▶ **RECORDED INFORMATION**:

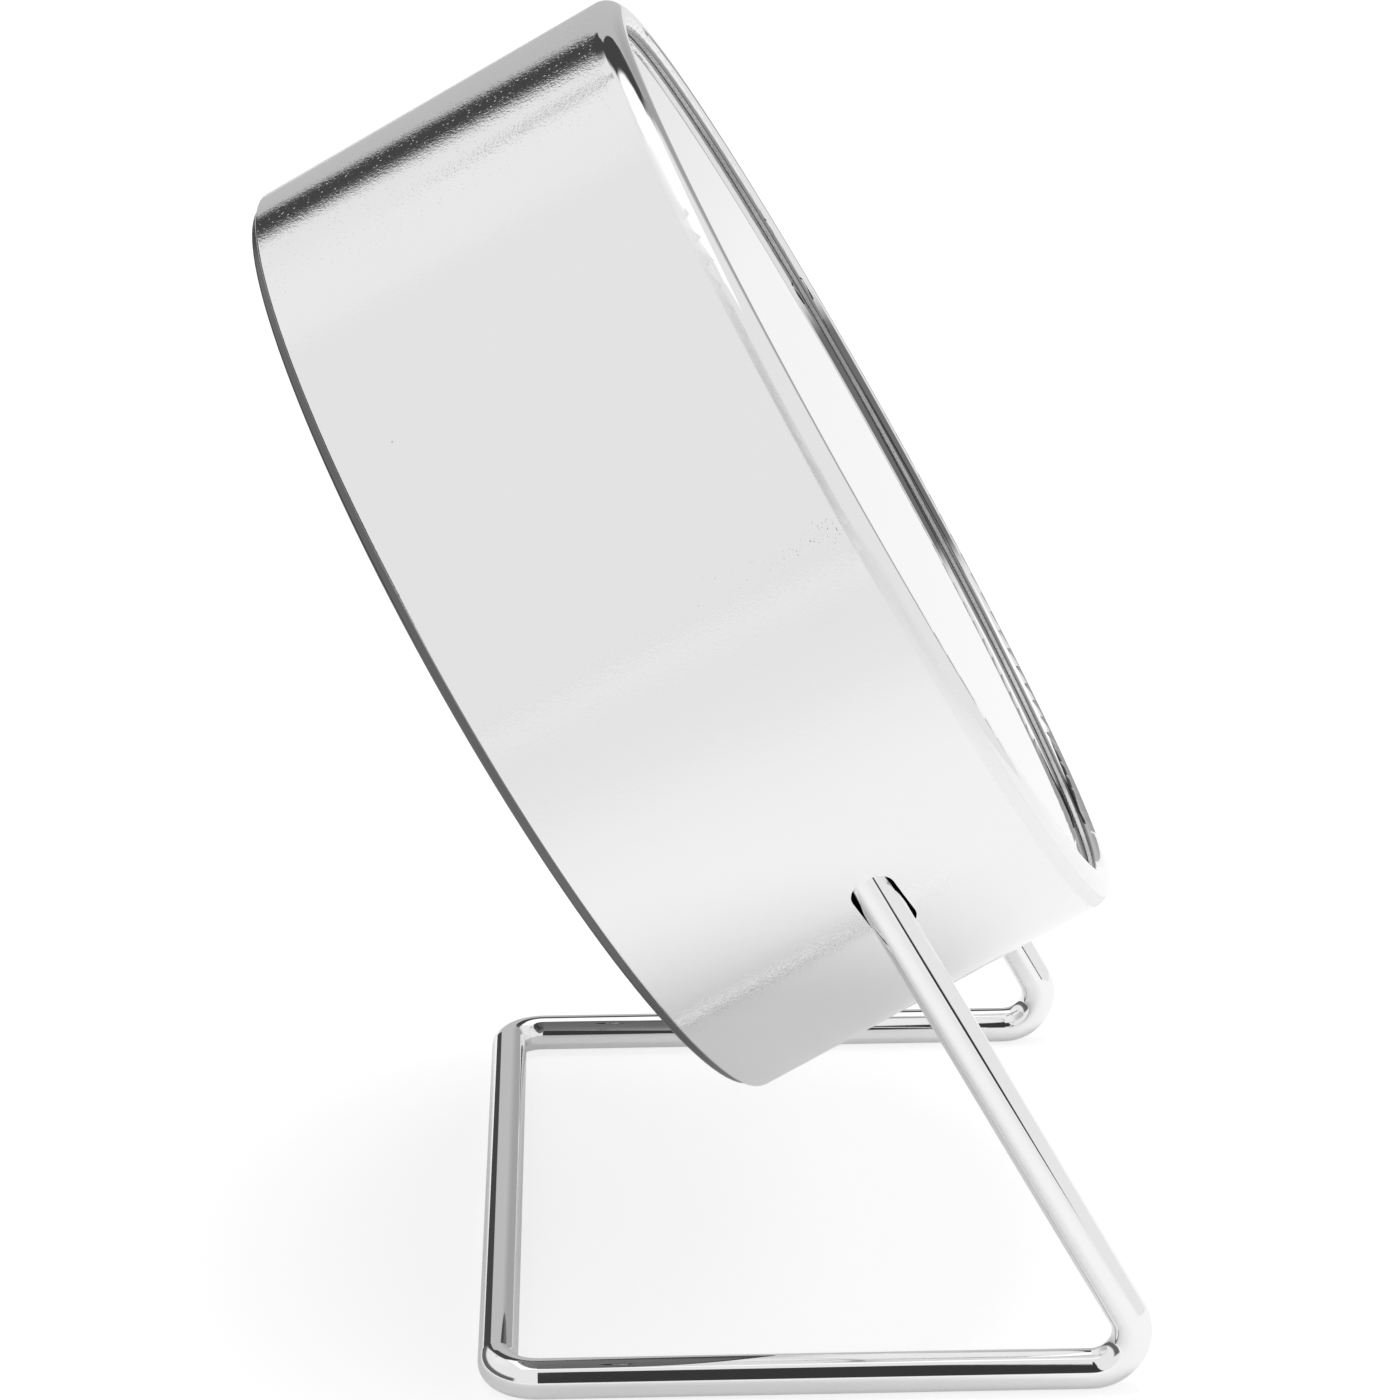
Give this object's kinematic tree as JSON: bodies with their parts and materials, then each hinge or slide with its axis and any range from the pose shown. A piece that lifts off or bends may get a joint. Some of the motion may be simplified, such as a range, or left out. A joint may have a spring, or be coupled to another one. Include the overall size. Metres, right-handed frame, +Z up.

---

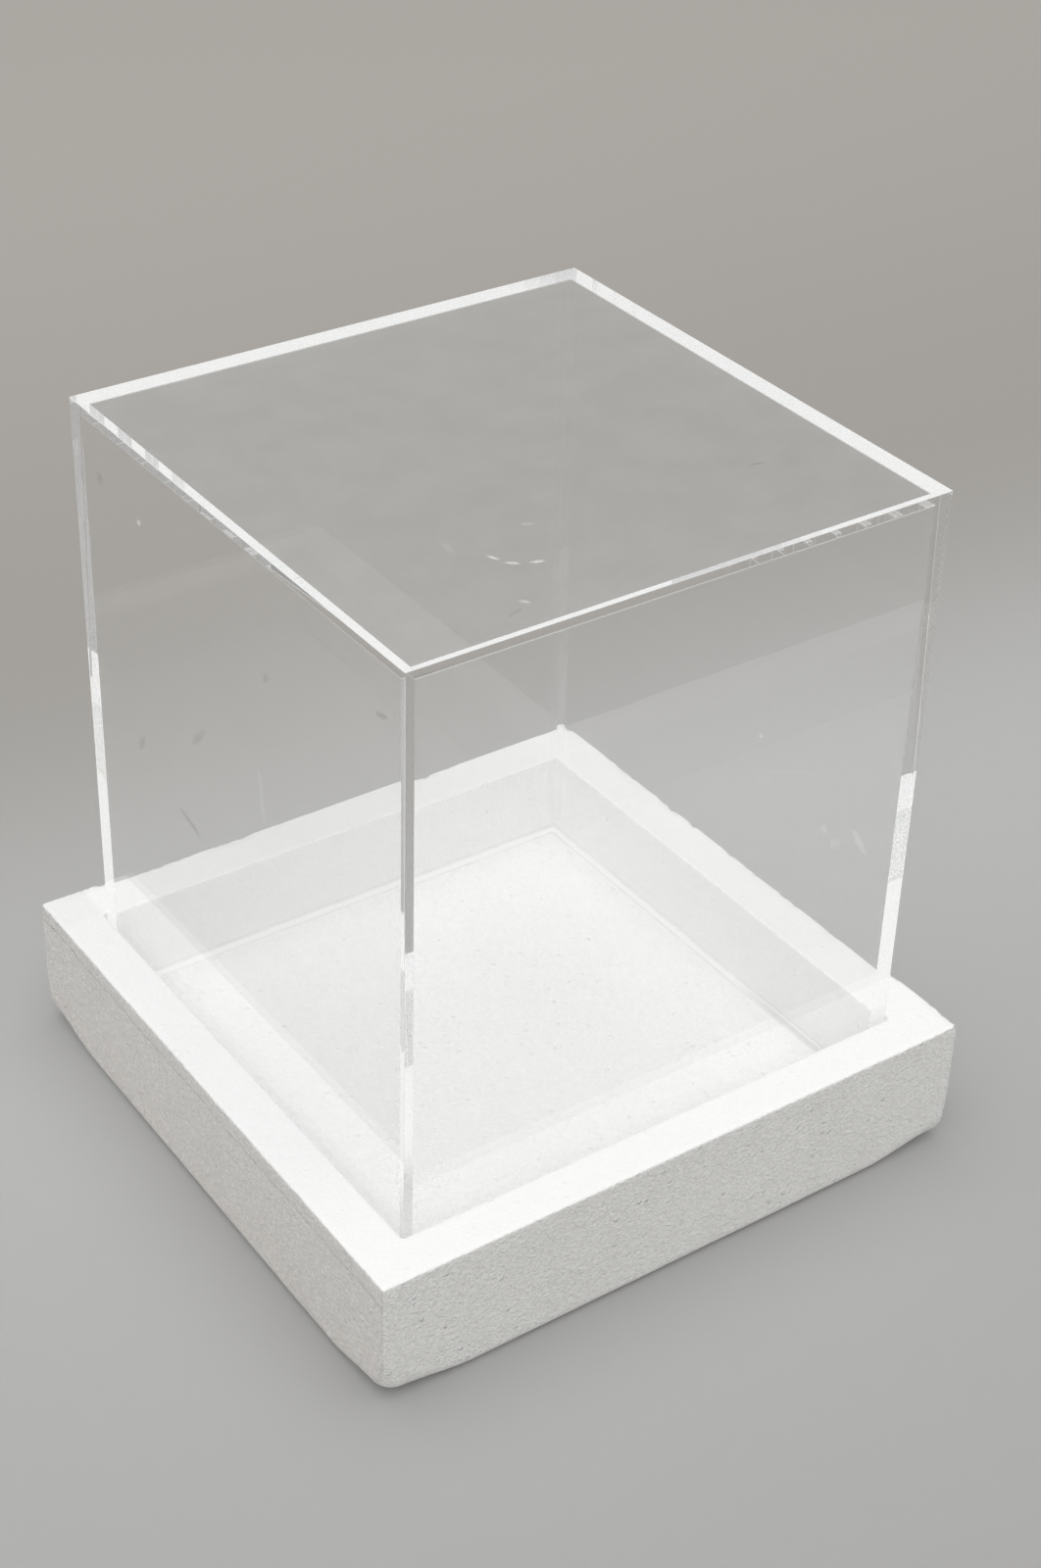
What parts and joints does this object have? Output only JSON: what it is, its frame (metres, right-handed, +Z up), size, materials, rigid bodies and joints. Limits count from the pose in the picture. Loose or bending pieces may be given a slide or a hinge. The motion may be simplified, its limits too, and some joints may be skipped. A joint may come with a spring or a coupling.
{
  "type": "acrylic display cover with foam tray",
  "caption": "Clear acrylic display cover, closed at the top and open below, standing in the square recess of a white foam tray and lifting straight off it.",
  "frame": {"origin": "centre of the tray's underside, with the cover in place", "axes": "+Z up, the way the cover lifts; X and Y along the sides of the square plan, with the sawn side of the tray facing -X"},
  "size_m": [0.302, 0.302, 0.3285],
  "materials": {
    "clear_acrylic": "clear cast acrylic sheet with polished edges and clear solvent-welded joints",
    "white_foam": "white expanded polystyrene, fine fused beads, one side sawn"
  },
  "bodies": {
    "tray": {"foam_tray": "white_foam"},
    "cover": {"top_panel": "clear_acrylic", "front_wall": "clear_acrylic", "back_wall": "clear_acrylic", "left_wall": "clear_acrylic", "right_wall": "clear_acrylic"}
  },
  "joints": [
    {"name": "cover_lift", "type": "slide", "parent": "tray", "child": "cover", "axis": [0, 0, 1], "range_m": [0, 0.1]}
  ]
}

▶ **GIVEN TASK**: Lines holding the word "lifts" in the entries above are the ones to pull out. Copy them all.

▶ **RESULT OF THE TASK**:
Give this object's kinematic tree as JSON: bodies with their parts and materials, then each hinge or slide with its axis and any range from the pose shown. A piece that lifts off or bends may get a joint. Some of the motion may be simplified, such as a range, or left out. A joint may have a spring, or be coupled to another one. Include the overall size. Metres, right-handed frame, +Z up.
  "frame": {"origin": "centre of the tray's underside, with the cover in place", "axes": "+Z up, the way the cover lifts; X and Y along the sides of the square plan, with the sawn side of the tray facing -X"},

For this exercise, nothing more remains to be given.